Treatment of ischemic stroke is one such area where a need remains to deliver a device in a reduced profile and deploy the device to ultimately remove a blockage in an artery leading to the brain. Left untreated, the blockage causes a lack of supply of oxygen and nutrients to the brain tissue. The brain relies on its arteries to supply oxygenated blood from the heart and lungs. The blood returning from the brain carries carbon dioxide and cellular waste. Blockages that interfere with this supply eventually cause the brain tissue to stop functioning. If the disruption in supply occurs for a sufficient amount of time, the continued lack of nutrients and oxygen causes irreversible cell death (infarction). Accordingly, immediate medical treatment of an ischemic stroke is critical for the recovery of a patient.

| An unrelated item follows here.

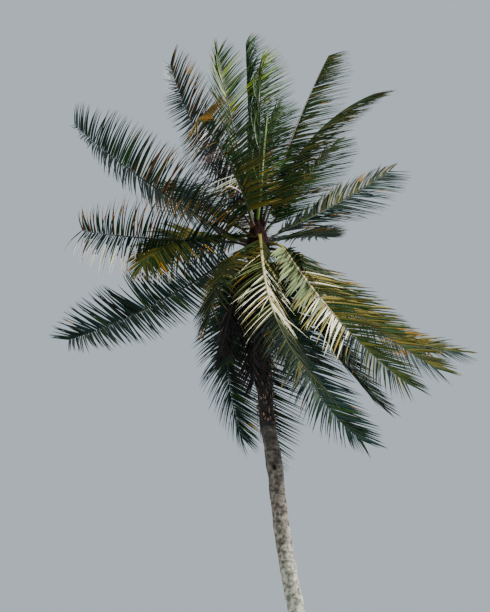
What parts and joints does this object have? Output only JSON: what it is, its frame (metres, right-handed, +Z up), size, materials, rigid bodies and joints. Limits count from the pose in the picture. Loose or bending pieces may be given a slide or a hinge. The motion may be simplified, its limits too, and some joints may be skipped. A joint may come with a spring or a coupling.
{
  "type": "coconut palm tree",
  "caption": "Tall leaning coconut palm with a slim curved trunk and a windblown crown of feather fronds, rooted in level ground.",
  "frame": {"origin": "middle of the flat cut under the trunk, at ground level", "axes": "+Z up, +X the way the wind blows and away from which the trunk leans, +Y to the back of the crown"},
  "size_m": [7.4761, 6.4583, 16.2105],
  "materials": {
    "bark": "rough ringed grey bark",
    "fibre": "coarse brown fibre",
    "green_leaf": "satin green leaf, paler and drier at the tips",
    "young_leaf": "satin yellow-green leaf",
    "dry_leaf": "dull dry brown leaf",
    "spathe": "ribbed dry woody bract"
  },
  "bodies": {
    "root": {"trunk": "bark", "leaf_base_bundle": "fibre", "spear_leaf": "young_leaf", "dry_spathe": "spathe", "frond_upright_centre_left": "green_leaf", "frond_upright_centre_right": "green_leaf", "frond_upright_left": "green_leaf", "frond_upright_right": "green_leaf", "frond_upright_back": "green_leaf", "frond_upright_back_right": "green_leaf", "frond_upright_front_inner": "green_leaf", "frond_upright_front_outer": "green_leaf", "frond_right_high": "green_leaf", "frond_right_back_high": "green_leaf", "frond_left_high": "green_leaf", "frond_left_back_high": "green_leaf", "frond_right_level": "green_leaf", "frond_back_level": "green_leaf", "frond_left_level": "green_leaf", "frond_left_front": "green_leaf", "frond_left_low": "green_leaf", "frond_back_low_left": "green_leaf", "frond_back_low_right": "green_leaf", "frond_right_outer_high": "green_leaf", "frond_right_outer_low": "green_leaf", "frond_right_low": "green_leaf", "frond_right_drooping": "green_leaf", "frond_front_drooping": "green_leaf", "frond_hanging_right": "green_leaf", "frond_trailing_right": "green_leaf", "frond_hanging_back": "green_leaf", "frond_hanging_left": "green_leaf", "frond_dry_left": "dry_leaf", "frond_dry_front": "dry_leaf", "frond_dry_right": "dry_leaf"}
  },
  "joints": []
}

Naturally, areas outside of ischemic stroke applications can also benefit from devices that can assume a profile for ultimate delivery to remote regions of the body.
Regardless of the area where the device is to be used, when fabricating such a device the joints between adjacent shapes or sections of the device often impede the ability of the device to assume a sufficiently reduced profile or interfere with the geometry/stiffness of the device causing problems when navigating the device through the body. Also, joints lead to potential failure locations, and may lead to fractured and embolized components within the body. Such joints may include welded, glued, or otherwise separately joined pieces into one or more points of connection.
Accordingly, a need remains for devices that can assume deployed configurations and are fabricated to eliminate or reduce the number of joints and/or connection points in the device. Doing so allows the device to have a compact and smooth configuration making it easier for delivery through a microcatheter, and leads to a safer device less prone to breaking or embolizing.